Monday 7 February 2022

Irish Carrs writing project: finish line in sight?

 What a nice neat and orderly blog it was in 2015! How different to 2022.

It doesn't reflect my current state of mind which is a mixture of frustration and consternation and urgency. I'm trying to finish writing my "project", which has simmered on the burner for so many years. I don't want to die and have boxes full of stuff that is meaningless to my kids and probably will be thrown into the landfill. 

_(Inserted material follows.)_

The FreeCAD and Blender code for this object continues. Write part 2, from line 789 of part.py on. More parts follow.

To me the only true "product" worth making is a written story that can be picked up and read. Or gather dust on the shelf. It doesn't matter. What matters is to meet my end of the bargain as keeper of family stories - to tell those stories - and get the monkey off my back!

Covid and lockdowns have been a gift to the family historian. Plenty of time to focus on what must be done. And no excuses.

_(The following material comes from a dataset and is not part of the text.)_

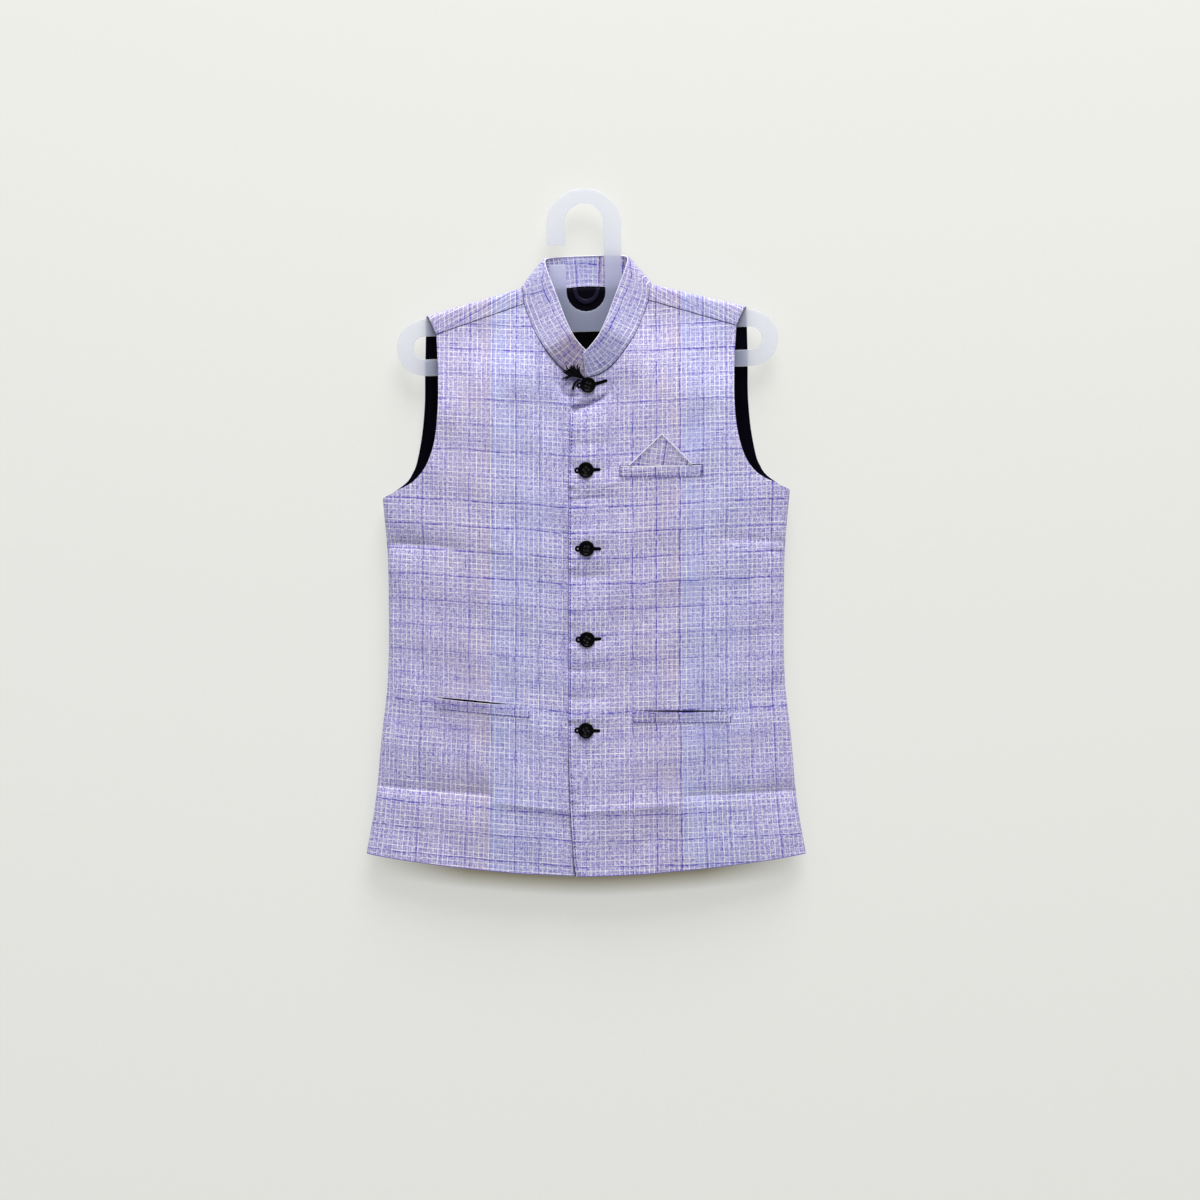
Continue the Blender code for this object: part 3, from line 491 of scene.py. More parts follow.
    def front(
        self, side: int, flat: np.ndarray, lift: float | np.ndarray = 0.0, relief: bool = True
    ) -> np.ndarray:
        """Points on a front.

        Args:
            side: 1 for the wearer's left front, which laps over, or -1.
            flat: Pattern places (u, z).
            lift: How far out they stand.
            relief: Whether the creases count.

        Returns:
            Points in the jacket's frame.
        """
        limit = self.furthest(flat[:, 1], self.front_fullness)
        flat = flat.copy()
        flat[:, 0] = np.minimum(flat[:, 0], limit)
        x = self.across(flat[:, 0], flat[:, 1], self.front_fullness)
        flat[:, 1] = np.minimum(flat[:, 1], self.seam(x) - self.seam_gap)
        total = np.full(len(flat), 0.0) + lift
        if relief:
            seam_fade = ease((limit - flat[:, 0]) / self.seam_fade)
            total = total + self.relief(side, x, flat[:, 1]) * seam_fade
        return self._lifted(lambda f: self._front_level(side, f), flat, limit, total, side)

    def back(self, flat: np.ndarray, lift: float | np.ndarray = 0.0, relief: bool = True) -> np.ndarray:
        """Points on the back.

        Args:
            flat: Pattern places (u, q).
            lift: How far out they stand.
            relief: Whether the creases count.

        Returns:
            Points in the jacket's frame.
        """
        level = np.minimum(flat[:, 1], self.fold(0.0))
        limit = self.furthest(level, self.back_fullness)
        flat = flat.copy()
        flat[:, 0] = np.clip(flat[:, 0], -limit, limit)
        x = self.across(flat[:, 0], level, self.back_fullness)
        past = flat[:, 1] > self.fold(x)
        flat[:, 1] = np.where(past, np.minimum(flat[:, 1], self.seam_q(x) - self.seam_gap), flat[:, 1])
        total = np.full(len(flat), 0.0) + lift
        if relief:
            below_fold = ease((self.fold(x) - flat[:, 1]) / self.fold_fade)
            seam_fade = ease((limit - np.abs(flat[:, 0])) / self.seam_fade)
            total = total + self.relief(0, x, flat[:, 1]) * seam_fade * below_fold
        return self._lifted(self._back_level, flat, limit, total, -1)

    def front_flat(self, points: Iterable[Sequence[float]]) -> np.ndarray:
        """Turns (x, z) places of a front into pattern places."""
        p = np.array(list(points), float)
        return pairs(self.walk(p[:, 0], p[:, 1], self.front_fullness), p[:, 1])

    def on_front(
        self, side: int, spots: Iterable[Sequence[float]], lift: float | np.ndarray = 0.0, relief: bool = True
    ) -> np.ndarray:
        """Points on a front at (x, z) places, as front() gives them at pattern places."""
        return self.front(side, self.front_flat(spots), lift, relief)

    def back_flat(self, points: Iterable[Sequence[float]]) -> np.ndarray:
        """Turns (x, q) places of the back into pattern places."""
        p = np.array(list(points), float)
        level = np.minimum(p[:, 1], self.fold(0.0))
        return pairs(self.walk(p[:, 0], level, self.back_fullness), p[:, 1])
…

The Project is to write up research on the Carr line of ancestors, going back to Ireland in the 18th and 19th centuries. With a lot of help from fellow researchers, their amazinng stories have been uncovered. After the Great Famine, 9 out of at least 13 children in one family left Ireland and made Australia home. I tell their story and follow the paths out of Ireland to Australia, with emphasis on my direct line. It ends in 1900, just beacuse that time period is difficult but achievable. A future project is the story from 1900 but that is big and scary, and for later. 

This post is the first attempt to reach out to others who may be interested to get the story. With luck these messages may reach people who know something about the ancestors in my story. Maybe we can pool our knowledge?

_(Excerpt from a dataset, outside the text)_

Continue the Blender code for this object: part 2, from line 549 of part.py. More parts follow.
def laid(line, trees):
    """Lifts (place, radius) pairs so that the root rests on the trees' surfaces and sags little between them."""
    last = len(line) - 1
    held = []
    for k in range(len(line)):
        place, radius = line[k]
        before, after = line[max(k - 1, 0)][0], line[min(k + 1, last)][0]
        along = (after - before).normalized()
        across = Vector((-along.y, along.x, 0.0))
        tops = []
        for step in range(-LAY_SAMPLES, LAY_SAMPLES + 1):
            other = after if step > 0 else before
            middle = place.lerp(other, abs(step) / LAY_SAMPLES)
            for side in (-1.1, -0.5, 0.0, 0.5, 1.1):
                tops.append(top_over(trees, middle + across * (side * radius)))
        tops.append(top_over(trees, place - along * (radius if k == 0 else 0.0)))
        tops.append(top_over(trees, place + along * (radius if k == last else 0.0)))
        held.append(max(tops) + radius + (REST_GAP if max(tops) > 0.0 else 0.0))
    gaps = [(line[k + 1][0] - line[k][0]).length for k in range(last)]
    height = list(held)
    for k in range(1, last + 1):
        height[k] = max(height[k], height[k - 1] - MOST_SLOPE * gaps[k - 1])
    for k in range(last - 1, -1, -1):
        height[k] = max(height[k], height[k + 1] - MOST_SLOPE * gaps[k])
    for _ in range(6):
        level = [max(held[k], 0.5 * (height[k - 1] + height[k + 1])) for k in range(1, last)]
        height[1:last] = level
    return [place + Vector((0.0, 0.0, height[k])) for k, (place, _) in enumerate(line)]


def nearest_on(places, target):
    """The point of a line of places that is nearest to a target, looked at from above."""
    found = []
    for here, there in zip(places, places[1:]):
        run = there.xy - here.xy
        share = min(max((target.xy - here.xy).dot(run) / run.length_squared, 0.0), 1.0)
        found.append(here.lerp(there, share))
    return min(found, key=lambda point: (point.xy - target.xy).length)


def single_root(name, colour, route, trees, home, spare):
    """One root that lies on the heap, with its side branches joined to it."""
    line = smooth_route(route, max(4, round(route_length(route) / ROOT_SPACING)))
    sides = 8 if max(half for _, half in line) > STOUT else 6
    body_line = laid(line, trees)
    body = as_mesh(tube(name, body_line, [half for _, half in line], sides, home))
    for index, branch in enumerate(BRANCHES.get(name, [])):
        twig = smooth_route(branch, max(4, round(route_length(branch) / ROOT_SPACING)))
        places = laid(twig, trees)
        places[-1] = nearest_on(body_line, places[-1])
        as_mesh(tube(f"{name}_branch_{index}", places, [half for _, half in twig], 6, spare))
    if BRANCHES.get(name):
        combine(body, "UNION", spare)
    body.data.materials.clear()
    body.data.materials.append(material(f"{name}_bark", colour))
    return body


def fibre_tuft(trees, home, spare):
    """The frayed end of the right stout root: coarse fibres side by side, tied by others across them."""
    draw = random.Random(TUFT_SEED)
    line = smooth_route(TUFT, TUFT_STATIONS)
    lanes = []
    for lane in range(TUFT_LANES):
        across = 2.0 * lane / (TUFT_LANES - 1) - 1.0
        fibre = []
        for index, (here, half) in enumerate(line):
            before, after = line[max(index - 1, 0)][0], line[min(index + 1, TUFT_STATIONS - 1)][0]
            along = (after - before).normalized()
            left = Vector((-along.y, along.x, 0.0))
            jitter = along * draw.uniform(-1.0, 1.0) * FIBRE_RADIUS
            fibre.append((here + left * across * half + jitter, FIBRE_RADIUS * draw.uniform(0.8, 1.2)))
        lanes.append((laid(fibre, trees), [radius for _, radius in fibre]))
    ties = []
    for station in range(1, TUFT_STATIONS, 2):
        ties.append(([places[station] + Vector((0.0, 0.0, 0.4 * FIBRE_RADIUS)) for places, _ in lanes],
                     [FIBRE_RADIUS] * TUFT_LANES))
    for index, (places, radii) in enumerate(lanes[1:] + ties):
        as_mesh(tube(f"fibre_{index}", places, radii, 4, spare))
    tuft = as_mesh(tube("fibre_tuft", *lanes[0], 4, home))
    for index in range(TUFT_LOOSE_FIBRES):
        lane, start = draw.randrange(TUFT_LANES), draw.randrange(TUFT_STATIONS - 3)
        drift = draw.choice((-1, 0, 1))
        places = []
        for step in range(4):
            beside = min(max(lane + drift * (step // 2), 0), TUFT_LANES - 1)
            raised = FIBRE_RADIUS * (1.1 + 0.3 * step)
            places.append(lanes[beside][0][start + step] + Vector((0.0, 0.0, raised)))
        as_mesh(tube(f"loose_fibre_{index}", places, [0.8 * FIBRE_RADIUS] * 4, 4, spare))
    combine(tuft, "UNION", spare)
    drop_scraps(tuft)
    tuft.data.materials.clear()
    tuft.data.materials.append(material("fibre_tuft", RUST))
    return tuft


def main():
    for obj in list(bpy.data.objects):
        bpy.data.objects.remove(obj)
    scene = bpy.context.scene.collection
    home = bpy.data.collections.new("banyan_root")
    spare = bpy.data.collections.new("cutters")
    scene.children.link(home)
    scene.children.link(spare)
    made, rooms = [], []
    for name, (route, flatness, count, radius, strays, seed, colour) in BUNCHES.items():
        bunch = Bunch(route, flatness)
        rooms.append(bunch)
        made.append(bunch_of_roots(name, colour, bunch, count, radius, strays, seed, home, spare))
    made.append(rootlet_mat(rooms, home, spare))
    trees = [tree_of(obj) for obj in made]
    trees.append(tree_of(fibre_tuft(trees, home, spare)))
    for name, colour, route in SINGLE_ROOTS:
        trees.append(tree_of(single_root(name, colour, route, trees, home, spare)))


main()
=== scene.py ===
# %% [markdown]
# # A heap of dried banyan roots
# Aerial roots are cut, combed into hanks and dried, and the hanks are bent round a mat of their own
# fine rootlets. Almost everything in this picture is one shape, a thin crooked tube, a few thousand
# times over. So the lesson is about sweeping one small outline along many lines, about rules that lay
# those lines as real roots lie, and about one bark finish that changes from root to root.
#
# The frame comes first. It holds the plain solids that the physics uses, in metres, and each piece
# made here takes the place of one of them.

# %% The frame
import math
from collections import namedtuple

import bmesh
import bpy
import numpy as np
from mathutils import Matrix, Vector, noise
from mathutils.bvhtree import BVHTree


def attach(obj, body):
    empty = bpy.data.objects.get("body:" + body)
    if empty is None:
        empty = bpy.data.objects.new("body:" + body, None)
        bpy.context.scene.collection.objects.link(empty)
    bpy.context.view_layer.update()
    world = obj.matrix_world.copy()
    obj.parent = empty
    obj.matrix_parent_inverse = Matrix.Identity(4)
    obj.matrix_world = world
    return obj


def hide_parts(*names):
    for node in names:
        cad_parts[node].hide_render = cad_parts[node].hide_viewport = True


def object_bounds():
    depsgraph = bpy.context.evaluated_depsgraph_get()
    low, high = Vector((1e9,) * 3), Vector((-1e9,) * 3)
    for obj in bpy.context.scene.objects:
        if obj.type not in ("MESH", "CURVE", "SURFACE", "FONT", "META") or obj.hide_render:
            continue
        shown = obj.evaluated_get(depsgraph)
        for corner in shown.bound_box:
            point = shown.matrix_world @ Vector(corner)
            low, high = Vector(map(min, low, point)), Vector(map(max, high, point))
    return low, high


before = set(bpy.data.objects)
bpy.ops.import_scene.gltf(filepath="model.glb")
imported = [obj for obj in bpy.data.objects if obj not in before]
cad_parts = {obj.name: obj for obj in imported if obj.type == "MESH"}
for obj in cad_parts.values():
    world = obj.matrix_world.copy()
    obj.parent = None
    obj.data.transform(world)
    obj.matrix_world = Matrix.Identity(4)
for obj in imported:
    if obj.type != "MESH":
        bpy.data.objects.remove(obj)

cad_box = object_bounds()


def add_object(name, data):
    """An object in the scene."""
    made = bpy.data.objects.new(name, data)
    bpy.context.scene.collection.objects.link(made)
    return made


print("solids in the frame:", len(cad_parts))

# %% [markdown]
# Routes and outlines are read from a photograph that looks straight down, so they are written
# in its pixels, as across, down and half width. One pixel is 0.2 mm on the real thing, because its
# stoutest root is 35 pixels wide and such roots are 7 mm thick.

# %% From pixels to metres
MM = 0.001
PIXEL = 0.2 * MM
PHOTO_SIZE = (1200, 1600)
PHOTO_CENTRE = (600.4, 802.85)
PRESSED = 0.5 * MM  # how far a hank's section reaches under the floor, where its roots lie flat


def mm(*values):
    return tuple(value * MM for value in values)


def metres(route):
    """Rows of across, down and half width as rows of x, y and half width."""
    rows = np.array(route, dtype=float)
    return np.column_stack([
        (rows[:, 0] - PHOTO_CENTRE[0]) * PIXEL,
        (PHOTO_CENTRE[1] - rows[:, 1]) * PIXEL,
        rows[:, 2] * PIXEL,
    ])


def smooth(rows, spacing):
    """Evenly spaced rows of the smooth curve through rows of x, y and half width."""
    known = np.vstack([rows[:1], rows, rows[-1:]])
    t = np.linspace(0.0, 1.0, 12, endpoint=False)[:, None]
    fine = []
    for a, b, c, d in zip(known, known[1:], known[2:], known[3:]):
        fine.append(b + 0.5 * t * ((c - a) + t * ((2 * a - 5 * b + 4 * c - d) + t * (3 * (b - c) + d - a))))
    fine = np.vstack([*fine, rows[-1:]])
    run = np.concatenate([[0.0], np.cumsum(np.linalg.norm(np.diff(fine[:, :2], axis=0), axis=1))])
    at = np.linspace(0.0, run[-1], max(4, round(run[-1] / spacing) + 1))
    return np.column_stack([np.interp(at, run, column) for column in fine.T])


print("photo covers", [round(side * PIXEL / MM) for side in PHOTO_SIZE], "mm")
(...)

Here are some words that someone might be searching for:

Thomas Carr, Cecilia Burke, Castlebar, County Mayo, John Stanley Carr, Frederick Carr, Elizabeth Moran, Royal Irish Constabulary, RIC, Great Famine, Eliza Louisa Blakeney, William Theophilus Blakeney, Jo Dowse, Thomas Carr, Charles Andrews Carr, Dublin, Cork, Belfast, John De Burgh, Marcella Blake, Frederick William Carr, Maria Theresa Carter, William Landsborough, Lavinia Elizabeth, Thomas Kemp Strong, Mabella Edith McTier, Magill, William Henry Carr, Maria Lillyman, Augustus Edward Stanley Carr, Minnie McGregor, Ernest Henry Carr, Fanny Beardmore, Alfred Blakeney, Jane Margaret May, Edward John Priestly, Mary Irby, Ada Johanna, David Scott, Sydney Josephson, Edwin King.